Why New Construction Beats Buying Existing in the Bay Area
The Bay Area resale market offers limited inventory and near-zero ability to get exactly what you want without extensive renovation. New construction delivers:
• Precisely the floor plan you need — no wasted square footage, no compromised layouts
• Current energy efficiency: California's Title 24 energy code and optional solar mandates mean your new home costs significantly less to operate than a comparable older home
• Current seismic standards: Homes built to current code are significantly better engineered for earthquake performance
• No deferred maintenance: A new home requires nothing for years — no roof, no HVAC replacement, no plumbing surprises
• Modern systems throughout: Smart home integration, EV charging, whole-house generators, and high-performance HVAC are designed in, not retrofit
• Warranty coverage: Reputable builders provide 1-year workmanship, 2-year mechanical systems, and 10-year structural warranties. For buyers with the right lot and a budget to build, new construction consistently delivers more value per dollar than purchasing a comparably priced resale home.
Choosing a New Construction Builder in the Bay Area
The builder you choose will have more influence on the outcome of your project than any other factor — including the architect, the budget, or the quality of the lot.
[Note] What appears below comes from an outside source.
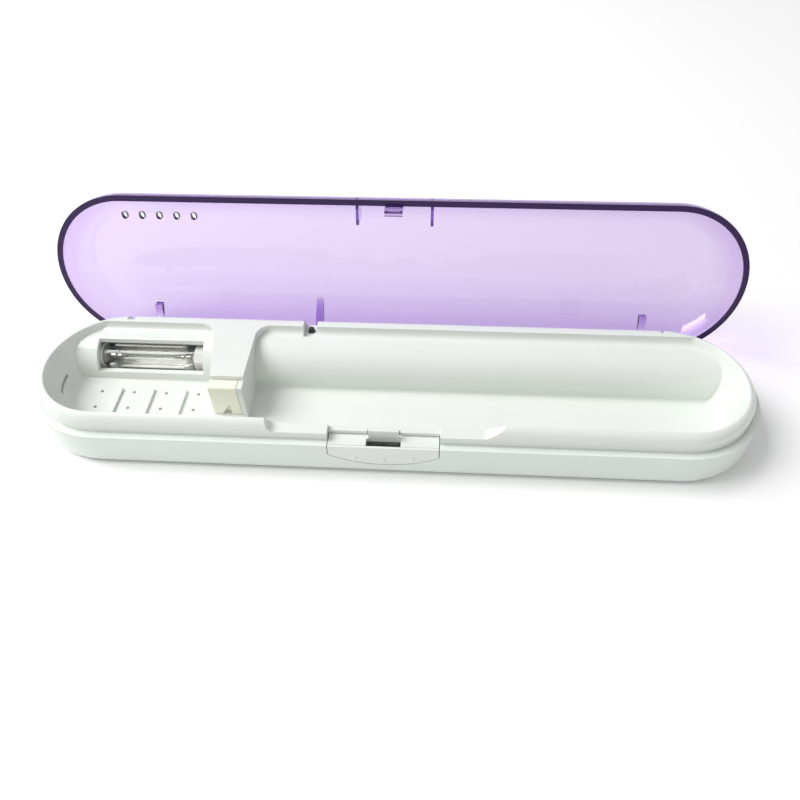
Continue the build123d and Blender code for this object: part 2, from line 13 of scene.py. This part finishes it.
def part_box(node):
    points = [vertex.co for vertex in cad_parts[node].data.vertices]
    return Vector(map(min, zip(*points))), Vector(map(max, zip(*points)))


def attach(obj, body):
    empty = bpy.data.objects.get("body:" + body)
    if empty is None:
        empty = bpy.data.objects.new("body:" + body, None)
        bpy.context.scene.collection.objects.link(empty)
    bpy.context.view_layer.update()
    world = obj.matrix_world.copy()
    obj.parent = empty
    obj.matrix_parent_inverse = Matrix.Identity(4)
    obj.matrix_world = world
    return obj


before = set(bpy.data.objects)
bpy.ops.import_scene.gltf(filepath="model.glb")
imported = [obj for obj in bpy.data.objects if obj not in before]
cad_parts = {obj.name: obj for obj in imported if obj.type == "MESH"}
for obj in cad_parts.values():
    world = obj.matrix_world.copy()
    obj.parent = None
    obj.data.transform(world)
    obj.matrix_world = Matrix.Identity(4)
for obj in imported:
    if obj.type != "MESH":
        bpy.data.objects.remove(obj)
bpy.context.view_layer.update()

MM = 0.001
SIDES = ("left", "right")

# the lid, measured as when it is shut
OPEN_ANGLE = 102.0                       # how far it is open at rest, in degrees
HINGE_Y, HINGE_Z = 22.5 * MM, 7.0 * MM
MOUTH = 12.1 * MM                        # height of its end face
# limits of the painted shade on the lid's end face
MOUTH_RISE = (-0.1 * MM, -0.05 * MM)     # from MOUTH: where the end face's tint comes in
MOUTH_FALL = (0.1 * MM, 0.6 * MM)        # and where it dies out up the wall
VENT_X = -77.75 * MM                     # middle of the row of vents
VENT_Y = -15.6 * MM
VENT_PITCH = 5.74 * MM
VENT_STRAIGHT = 0.35                     # half the straight part of a vent, in mm
VENT_EDGE = (0.80, 1.05)                 # square of the distance from it, in square mm
VENT_REACH = (1.35 * MM, 1.45 * MM)      # along Y from VENT_Y
ROW_HALF = (2.35 * VENT_PITCH, 2.4 * VENT_PITCH)
LID_TINT, LID_DENSITY = (0.50, 0.22, 0.76), 385.0
# painted shade: dark violet colour and low clearness for the lid's end face and vent walls, in
# place of their edge-on look
EDGE_SHADE_PAINT, PAINTED_EDGE_CLEARNESS = (0.030, 0.002, 0.085), 0.15   # end face and vent walls

# the lamp's filament coils
LAMP_AXIS = (12.0 * MM, 9.0 * MM)        # (Y, Z)
FILAMENT_RADIUS, FILAMENT_LENGTH, FILAMENT_TURNS = 0.55 * MM, 1.9 * MM, 7
FILAMENT_WIRE = 0.09 * MM
FILAMENT_GAP = 1.0 * MM                  # from the electrode's end to the middle of the coil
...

Evaluate every candidate on:
• Completed projects in the Bay Area: Visit homes they've built. Talk to clients. Assess construction quality in person.
• Local permit track record: Which cities have they pulled permits in? How do they handle design review boards?
• Financial stability: A builder who can't manage cash flow on multiple projects will slow yours down. Ask for references from past clients about payment timing and subcontractor relationships.
• Team depth: Who actually runs your project day to day? The principal who closes the sale or the project manager who shows up at 7am?
• Transparency: The best builders are upfront about risks, budget contingencies, and market realities. Optimistic promises at the start often become expensive disappointments later.